A circuit breaker has to be closed eventually. Commonly used strategy is to switch into the half-open state after a suitable amount of time. It means that some calls are forwarded to its destination. If they succeed the circuit breaker goes into the closed state, otherwise it goes into the open state.

We may wonder what is the answer to the question: “When the circuit breaker should go from open into the closed state?”. Ideally, it should measure fault density. One strategy is to use the aforementioned Leaky Buckets design pattern.

Circuit Breakers and Timeouts play very well together. If we get a timeout exception it means that we wait too long and it does not make sense to wait longer. If we suspect that subsequent requests will also fail it’s pointless to wait and lease resources from pools (like threads and connections) for such a long time. It’s better to give up and fail immediately.

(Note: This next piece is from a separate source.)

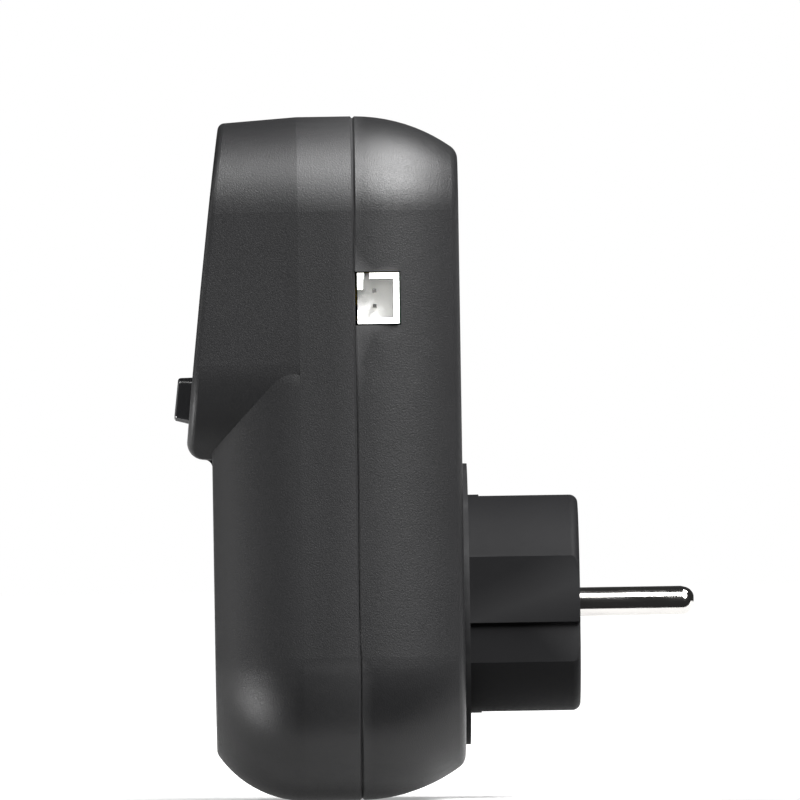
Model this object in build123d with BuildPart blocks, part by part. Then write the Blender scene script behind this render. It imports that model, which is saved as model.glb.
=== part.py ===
from build123d import *
import os
from math import sqrt, tan, radians, cos, sin

os.makedirs("parts", exist_ok=True)

# Smart plug with a switched socket.  Millimetres, +Z up, +Y along the plug pins.
# Origin: plug axis on the rear face of the plug's flange, which meets the wall outlet.

# ---- housing -------------------------------------------------------------------
width = 62.0                # across the flanks
top_z = 81.5                # crown of the housing above the plug axis
bottom_z = -32.4            # lowest point of the housing
top_corner = 16.0           # corner radii of the front view
bottom_corner = 24.0
seam_y = -18.3              # plane where the two shells meet
back_y = -0.9               # rear face of the rear cover
rear_crown = 28.0           # profile radius of the rear cover's edges
rear_edge = 2.6             # rounding where crown and rear face meet
wall = 2.0

# ---- lower body, round the socket -------------------------------------------------
face_y = -42.4              # front face around the socket
face_tangent_y = -27.6      # where the flank starts to curve in
face_crown = 17.5           # profile radius of that curve
face_edge = 1.6             # rounding at the edge of the front face
lower_top_z = 56.5          # upper end of the lower body, hidden in the hood
lower_top_corner = 20.0

# ---- hood ----------------------------------------------------------------------
hood_y = -27.6              # where the hood's draft starts
hood_draft = 4.0            # degrees
hood_corner = 19.0          # lower corners of the hood
chin_z = 25.0               # underside of the hood at the front
chin_slope = 5.0            # degrees, underside falls toward the rear
hood_face_y = -46.3         # sloping face at hood_face_z
hood_face_z = 29.0
hood_tilt = 6.55            # degrees, sloping face from the vertical
hood_bulge = 0.35           # the face swells by this much at its middle
chin_round = 2.7
hood_edge = 1.2
cove = 1.4                  # inside rounding under the chin

# ---- socket --------------------------------------------------------------------
recess_r = 19.6             # socket recess
recess_depth = 17.5
cup_wall = 1.4
cup_floor = 2.0
pin_pitch = 19.0            # between the two pins or contacts
contact_play = 0.05         # between a pin and its contact, on the radius
pin_hole_play = 0.6
contact_wall = 0.8
contact_length = 12.6
shutter_gap = 2.4           # room for the shutter behind the socket floor
shutter_thick = 1.8
shutter_travel = 6.4
shutter_top = 4.6
spring_r = 0.85
spring_wire_r = 0.15
post_inset = 2.4            # carrier posts, in from the rim of the socket cup
post_r = 1.8
ear_half = 3.0              # ears that hold the cup in the front shell

# ---- plug ----------------------------------------------------------------------
pin_r = 2.4
pin_length = 19.0
pin_shank = 6.0             # part of the pin held inside the plug face
shank_step = 0.4            # the shank is this much thicker, on the radius
plug_r = 18.25
plug_length = 18.4
plug_wall = 2.0
plug_face = 3.2
flange_r = 23.5
flat_cut = 1.8              # depth of the upper flat on the plug's flanks
low_flat_cut = 2.85         # depth of the lower flat, below the step
flat_top_z = 7.9
flat_step_z = -3.1
flat_low_z = -9.75
earth_hole_z = 10.0
earth_wall = 0.6
plug_edge = 1.4

# ---- sensor header ---------------------------------------------------------------
header_z = 51.0
header_w = 8.4              # along Z
header_h = 6.9              # along Y
header_depth = 10.0         # along X
header_wall = 0.93
header_well = 6.0           # depth of the open well, along X
header_stub_high = 2.7      # what the side toward the seam has left, at each end
header_stub_low = 2.3
header_slot = 0.9           # keying slot in the upper wall
header_slot_at = 1.1
header_pitch = 2.54
header_gap = 0.25           # visible gap to the rear cover

# ---- button --------------------------------------------------------------------
button_z = 34.6
button_w = 12.0             # across X
button_h = 7.9              # at its foot
button_draft = 8.0          # degrees
button_proud = 2.7
button_travel = 0.5
button_gap = 0.3

# ---- boards and fixings -----------------------------------------------------------
board_thick = 1.6
power_front_y = -11.0       # component side of the power board
power_low_z = 31.5
control_half_w = 15.0
control_low_z = 30.0
control_top_z = top_z - 8.5
control_depth = 7.2         # from the sloping face in to the control board
screw_r = 1.5
screw_head_r = 2.9
boss_r = 3.4
boss_upper = (width / 2 - 12.0, top_z - 12.5)
boss_lower = (width / 2 - 10.5, 27.5)
light_z = top_z - 19.5

screw_x = control_half_w - 3.5
control_screws_at = [(x, z) for z in (46.0, control_top_z - 5.0) for x in (-screw_x, screw_x)]
power_screws_at = ((-21.0, 45.0), (21.0, 40.0), (-8.0, top_z - 9.0), (8.0, top_z - 9.0))
small_screw_r = 1.1
small_head_r = 1.9
standoff_r = 2.2
bar_w = 3.0
bar_thick = 0.8
seam_bevel = 0.35
lip_root = 3.0              # depth of the cover's lip in the cover
lip_reach = 1.5             # and past the seam
lip_root_thick = 0.9
lip_thick = 1.2
plunger_r = 1.7
light_r = 1.5
screw_sunk = 6.0            # seat of the case screws below the rear face

clear = 0.1                 # between pieces that are pushed together

# ---- sizes that follow from the ones above -----------------------------------------
half_w = width / 2
pin_x = pin_pitch / 2
pin_hole_r = pin_r + pin_hole_play
contact_bore_r = pin_r + contact_play
earth_sleeve_r = pin_r + contact_play
shank_r = pin_r + shank_step
flat_x = plug_r - flat_cut
low_flat_x = plug_r - low_flat_cut


def at_y(y):
    """Plane across the plug axis: local x is +X, local y is +Z, it faces the front."""
    return Plane.XZ.offset(-y)


def bulge(radius, t):
    """How far an edge of this profile radius has come in after a depth of t."""
    return radius - sqrt(radius ** 2 - t ** 2)


def disc(r, y0, y1, x=0.0, z=0.0, mode=Mode.ADD):
    with BuildSketch(at_y(y1)) as sk:
        with Locations((x, z)):
            Circle(r)
    extrude(sk.sketch, amount=y1 - y0, mode=mode)


def block(x0, x1, y0, y1, z0, z1, mode=Mode.ADD, corner=0.0):
    with BuildSketch(at_y(y1)) as sk:
        with Locations(((x0 + x1) / 2, (z0 + z1) / 2)):
            if corner:
                RectangleRounded(x1 - x0, z1 - z0, corner)
            else:
                Rectangle(x1 - x0, z1 - z0)
    extrude(sk.sketch, amount=y1 - y0, mode=mode)


def outline(y, inset, low=bottom_z, high=top_z, low_r=bottom_corner, high_r=top_corner):
    """Rounded outline of the housing on the plane at y, moved in by inset."""
    with BuildSketch(at_y(y)) as sk:
        with Locations((0, (low + high) / 2)):
            Rectangle(2 * (half_w - inset), high - low - 2 * inset)
        fillet(sk.vertices().group_by(Axis.Y)[-1], high_r - inset)
        fillet(sk.vertices().group_by(Axis.Y)[0], low_r - inset)
    return sk.sketch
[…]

Referring to the case studies, the introduction of circuit breakers mitigated a problem of unstable Feature Toggles Management Service mentioned in the “Case 3”. The solution was to add a proxy wrapping the client of the unreliable service. The proxy was a circuit breaker. After a successful call to the downstream service it stored the result in an internal cache. After an unsuccessful call to the downstream service, or when the circuit breaker was open (for example because of recurrent timeouts), it immediately returned the value previously stored in the cache. Our goal was to stop propagation of errors, and to decrease response times, when the downstream service has some problems.

Bulkheads

Bulkheads is a word that derives from ship construction. It stands for partitions dividing watertight compartments that can contain water in case of a leak. They prevent flooding the whole hull. Using the same technique in computer programs we can protect the whole system from failure by sacrificing only a single piece.

Examples:

  • Four servers running a service. Even when one instance suddenly stops, the other can handle the traffic.
  • Running a service across regions or data centers. Even when one region or data center becomes unavailable, the service works in others.
  • Having separate connection pools for different types of problems. Even when a less critical administrative job saturates its own pool does not have any impact on critical customer requests. If we had had exclusive connection pools in our system I wouldn’t have to mention the “Case 2”.

Summary

We were too optimistic, and we unintentionally ignored the fact that networks are unreliable. Now, we know that we were wrong, and it was a valuable lesson for us. Unfortunately, there was a cost that we had to incur. It’s always better to learn from the mistakes of others. After reading the article, you have a chance to learn from our mistakes.

My wish is to encourage you to use these patterns wisely. Every time you consider the usage of any pattern, you have to think about pros and cons. Everything depends on the case. That’s why I don’t have recipes ready for you, but you can use the case studies to find analogies and be inspired. It’s crucial to be open minded, whatever you do!